Why Do We Need Mechanical Ventilation?

Reasons for mechanical ventilation can fall into three main categories:

  1. Hypoxic failure (also called hypoxia) is the inability to oxygenate the body adequately. Issues with the lungs, circulating blood, or the heart can result in inadequate oxygen being delivered to the organs and tissue. If not corrected, this low oxygen can cause organ failure and irreversible damage.
  2. Hypercapnia, or high CO2 levels, can occur because of compromised breathing or other illnesses in the body. If CO2 increases to a level the body cannot clear by increasing breathing, mechanical ventilation is indicated.
  3. An ineffective drive to breathe can occur if there is an injury to the brain or neurological control to breathing. It can occur with spinal or nerve injuries as well, where the triggers of ventilation do not result in an intact signal to breathe. These cases will always require mechanical ventilation to take over the impaired drive to breathe.

Remember when you learned about those chemoreceptors in the brain, which are sensing oxygen and CO2 levels? Anything that interrupts the signal from the brain to the lungs, or if the signals or subsequent breaths are not adequate for what the body needs, will require ventilation. The body naturally wants to keep the CO2 levels within a desired range and wants to take in enough oxygen to feed the body. When a patient gets sick or has any type of organ dysfunction, this can quickly cause a disruption in the balance of the body by increase the oxygen consumption or increasing the CO2 production of the cells. When this happens, the body will try to compensate, but this compensation can only go so far. As patients get sicker, there may come a point where the oxygen levels are too low (hypoxic failure) or CO2 levels are too high for the lungs to compensate (hypercapnia), and mechanical ventilation is necessary to help restore healthy levels of CO2 or oxygen.

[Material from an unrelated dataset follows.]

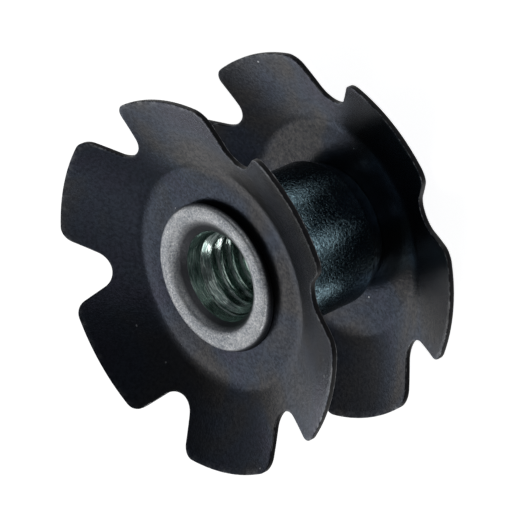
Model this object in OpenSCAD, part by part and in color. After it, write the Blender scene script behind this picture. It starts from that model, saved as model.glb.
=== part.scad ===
// Star-fangled nut for a threadless headset: a threaded barrel staked through two sprung star
// washers. It is driven down a steerer tube with its petals pointing up, and the preload bolt
// pulls against it. The origin is on the bore axis at the foot of the lower collar, +Z up.

/* [Star washers] */
// Diameter over the petal tips
star_d = 26.4; // [24:0.1:30]
// Number of petals on each star
petals = 6; // [5:1:7]
// Thickness of the spring steel sheet
sheet_t = 0.4; // [0.3:0.05:0.7]
// Diameter of the flat middle, where the bend of the petals starts
flat_d = 14.6; // [12:0.1:16]
// Radius of that bend, on its upper face
bend_r = 2.5; // [1:0.1:4]
// Rise of the petals where the bend ends, in degrees
bend_angle = 22; // [10:1:32]
// Radius of the slow upward curve of the petals
petal_curve_r = 47; // [25:1:90]
// Turn of the lower star against the upper one, in degrees
star_turn = 11.5; // [0:0.5:30]

/* [Notches] */
// Diameter of the circle that the notch floors touch
notch_floor_d = 20.1; // [18:0.1:22]
// Radius of a notch's round floor
notch_r = 1.45; // [0.8:0.05:1.8]
// Angle between the flanks of a notch, in degrees
notch_angle = 62; // [30:1:70]
// Radius of the petal corners
corner_r = 1.1; // [0.4:0.05:1.4]

/* [Barrel] */
// Outer diameter of the barrel
barrel_d = 10.5; // [9.6:0.1:12]
// Length of the barrel between the two stars
barrel_l = 10.7; // [7:0.1:16]
// Diameter of the face that seats against a star
seat_d = 9.2; // [8.2:0.1:9.4]
// Length of the tapered shoulder behind each seat
shoulder_l = 1.5; // [0.5:0.1:2.5]

/* [Staked ends] */
// Diameter of the neck that passes through a star
neck_d = 7.9; // [7:0.1:8.1]
// Radial gap between the neck and a star
neck_gap = 0.03; // [0.01:0.01:0.1]
// Diameter of the collar that is formed over a star
collar_d = 10.5; // [9.6:0.1:12]
// Height of a collar at its crown
collar_h = 0.7; // [0.4:0.05:1]
// Radius of the collar's crown, across the ring
crown_r = 2.2; // [1.5:0.1:6]
// Radius of the collar's outer corner
collar_corner_r = 0.3; // [0.1:0.02:0.36]

/* [Bore] */
// Diameter of the bore inside its thread, which is M6
bore_d = 5; // [4.5:0.05:5.2]
// Diameter of the countersunk mouths
mouth_d = 8.1; // [6:0.1:8.4]
// Angle between the two sides of a mouth, in degrees
mouth_angle = 90; // [60:5:120]

/* [Hidden] */
$fn = 128;

// How far a cutting shape reaches past what it cuts
reach = 1;
steel = "#3a3d44";
zinc = "#9aa3a8";

lower_star_z = collar_h;
lower_seat_z = lower_star_z + sheet_t;
upper_seat_z = lower_seat_z + barrel_l;
upper_collar_z = upper_seat_z + sheet_t;
overall_h = upper_collar_z + collar_h;

function along(angle) = [cos(angle), sin(angle)];

// Waste outside a rounded corner: a wedge between two directions, less the rounding circle
module corner_waste(centre, r, from_angle, to_angle) {
    far = 3 * r;
    translate(centre)
        difference() {
            polygon([
                [0, 0],
                far * along(from_angle),
                far * along((from_angle + to_angle) / 2),
                far * along(to_angle)
            ]);
            circle(r);
        }
}

// Space above one face of the dished sheet, in half section. The upper face is at drop = 0, and a
// face that lies lower by drop has its arcs about the same centres.
module space_above(drop) {
    flat_r = flat_d / 2;
    floor_z = sheet_t - drop;
    bend_centre = [flat_r, sheet_t + bend_r];
    curve_centre = bend_centre - (petal_curve_r - bend_r) * along(bend_angle - 90);
    difference() {
        intersection() {
            translate([0, floor_z])
                square(star_d / 2 + reach);
            translate(curve_centre)
                circle(petal_curve_r + drop);
        }
        corner_waste(bend_centre, bend_r + drop, -90, bend_angle - 90);
    }
}

// Half section of the dished sheet, before its outline is cut, standing on z = 0
module sheet_section() {
    difference() {
        space_above(sheet_t);
        space_above(0);
        square([neck_d / 2 + neck_gap, star_d]);
    }
}

// One notch in plan, pointing along +X: a round floor, straight flanks and rounded petal corners
module notch() {
    star_r = star_d / 2;
    half = notch_angle / 2;
    floor_x = notch_floor_d / 2 + notch_r;
    flank = along(half);
    across = along(half + 90);
    // The corner's centre lies corner_r inside both the flank and the rim
    start = [floor_x, 0] + (notch_r + corner_r) * across;
    rim_in = star_r - corner_r;
    run = -start * flank + sqrt(pow(start * flank, 2) - start * start + rim_in * rim_in);
    corner = start + run * flank;
    flank_start = [floor_x, 0] + notch_r * across;
    flank_end = flank_start + (star_r + reach) * flank;
    translate([floor_x, 0])
        circle(notch_r);
    polygon([
        [floor_x, 0],
        flank_start,
        flank_end,
        [flank_end[0], -flank_end[1]],
        [flank_start[0], -flank_start[1]]
    ]);
    for (side = [0, 1])
        mirror([0, side])
            corner_waste(corner, corner_r, half - 90, atan2(corner[1], corner[0]));
}

module star_outline() {
    difference() {
        circle(d = star_d);
        for (i = [0 : petals - 1])
            rotate(i * 360 / petals)
                notch();
    }
}

// A star washer: the dished sheet inside its outline, petals pointing up
module star() {
    intersection() {
        rotate_extrude()
            sheet_section();
        linear_extrude(star_d / 2)
            star_outline();
    }
}

// Half section of a collar from its underside up, with a crowned top and a rounded outer corner
module collar_section() {
    collar_r = collar_d / 2;
    ring_middle = (mouth_d / 2 + collar_r) / 2;
    crown_centre = [ring_middle, collar_h - crown_r];
    corner_x = collar_r - collar_corner_r;
    to_corner = acos((corner_x - ring_middle) / (crown_r - collar_corner_r));
    corner = crown_centre + (crown_r - collar_corner_r) * along(to_corner);
    difference() {
        square([collar_r, collar_h]);
        difference() {
            translate([0, collar_h / 4])
                square([collar_r + reach, collar_h]);
            translate(crown_centre)
                circle(crown_r);
            square([ring_middle, collar_h]);
        }
        corner_waste(corner, collar_corner_r, 0, to_corner);
    }
}

// Half section of one end of the barrel from mid-length up: shoulder, seat, neck and collar
module barrel_end_section() {
    barrel_r = barrel_d / 2;
    half_l = barrel_l / 2;
    half_h = half_l + sheet_t + collar_h;
    mouth_slope = tan(mouth_angle / 2);
    mouth_depth = (mouth_d - bore_d) / 2 / mouth_slope;
    difference() {
        union() {
            polygon([
                [0, 0],
                [barrel_r, 0],
                [barrel_r, half_l - shoulder_l],
                [seat_d / 2, half_l],
                [0, half_l]
            ]);
            square([neck_d / 2, half_h - collar_h]);
            translate([0, half_h - collar_h])
                collar_section();
        }
        translate([0, -reach])
            square([bore_d / 2, half_h + 2 * reach]);
        translate([0, half_h - mouth_depth])
            polygon([
                [0, 0],
                [bore_d / 2, 0],
                [mouth_d / 2 + reach * mouth_slope, mouth_depth + reach],
                [0, mouth_depth + reach]
            ]);
    }
}

// The barrel, turned from bar and staked over both stars
module threaded_barrel() {
    color(zinc)
        translate([0, 0, overall_h / 2])
            rotate_extrude()
                for (end = [0, 1])
                    mirror([0, end])
                        barrel_end_section();
}

module upper_star() {
    color(steel)
        translate([0, 0, upper_seat_z])
            star();
}

module lower_star() {
    color(steel)
        translate([0, 0, lower_star_z])
            rotate(star_turn)
                star();
}

threaded_barrel();
upper_star();
lower_star();
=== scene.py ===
"""Looks of a star-fangled nut: a zinc-plated threaded barrel staked through two sprung star washers.

Lengths are in millimetres, as in the part's source, and turn to metres when a mesh is made.
Heights are measured from the foot of the lower collar, along the bore axis.
"""

import math

import bpy
import numpy as np
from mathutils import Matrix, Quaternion, Vector


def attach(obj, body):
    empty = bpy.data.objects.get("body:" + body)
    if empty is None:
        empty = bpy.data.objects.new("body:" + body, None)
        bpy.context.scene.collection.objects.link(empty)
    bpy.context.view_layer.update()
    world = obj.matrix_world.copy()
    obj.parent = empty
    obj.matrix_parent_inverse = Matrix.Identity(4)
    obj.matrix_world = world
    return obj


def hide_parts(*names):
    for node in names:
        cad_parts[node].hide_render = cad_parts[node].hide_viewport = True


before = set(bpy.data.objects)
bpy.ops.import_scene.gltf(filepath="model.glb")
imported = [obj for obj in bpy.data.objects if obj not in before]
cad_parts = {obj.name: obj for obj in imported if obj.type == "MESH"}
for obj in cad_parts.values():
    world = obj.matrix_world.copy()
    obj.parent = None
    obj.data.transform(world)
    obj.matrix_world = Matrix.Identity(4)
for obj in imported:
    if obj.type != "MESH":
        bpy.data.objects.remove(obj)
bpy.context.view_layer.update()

MM = 0.001
SEED = 7

# Star washers
STAR_D = 26.4
PETALS = 6
SHEET_T = 0.4
FLAT_D = 14.6
BEND_R = 2.5
BEND_ANGLE = math.radians(22)
PETAL_CURVE_R = 47
STAR_TURN = math.radians(11.5)
STAR_BORE_R = 3.98
STAMPED_EDGE_R = 0.07
STAMPED_CREASE = math.radians(50)

# Staking coins a shallow dip into the face that a collar is formed against
COIN_DEPTH = 0.06
COIN_FLOOR_R = 5.1
COIN_RIM_R = 6.9

# Notches between the petals
NOTCH_FLOOR_D = 20.1
NOTCH_R = 1.45
NOTCH_ANGLE = math.radians(62)
CORNER_R = 1.1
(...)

An elderly person's hand, with the finger tips turning blue due to lack of oxygen.
Cyanosis will occur if hypoxic failure is left untreated. Mechanical ventilation will prevent oxygen levels from falling to this low level. The health care provider must always act quickly to treat hypoxic failure.

Mechanical ventilation has evolved so much since its infancy, and it is a constantly changing world. In particular, medical researchers have extensively studied the effects of positive pressure ventilation and how traumatic it is to the lungs. Interrupting the physiological process of breathing is never a good thing, and scientific advances are constantly trying to improve medical treatments to mimic the natural breathing process and rhythm. At the end of the day, as close to “natural” as you can achieve is better for the body and safer for the lungs. As such, there is a constant drive to update and improve modes of ventilation and ways to deliver breaths to mimic the natural physiologic process more closely.

As technology improves and ventilators become more advanced, more and more changes and modes are continually introduced. This online resource will in no way be able to comprehensively explain every parameter, mode, trigger or method of ventilation. Instead, what this will do is explain the core concepts of the types of breath delivery to give a basic understanding of ventilation. Pairing this information with a general understanding of lung mechanics, a health care professional will have a competent understanding of methods to decrease damage to the lungs and how to use ventilator settings to facilitate lung protective strategies. These concepts can be applied to most modes and give a health care professional a basic understanding to tailor to their medical practice and point to directions for further learning.

Key Takeaways

Going back to the analogy of lungs as balloons, it is a simple concept that too much volume or pressure applied to a balloon can over stretch or pop the balloon. Keep this concept in mind when learning the basics of mechanical ventilation. Lung protective strategies will be explored further in later chapters.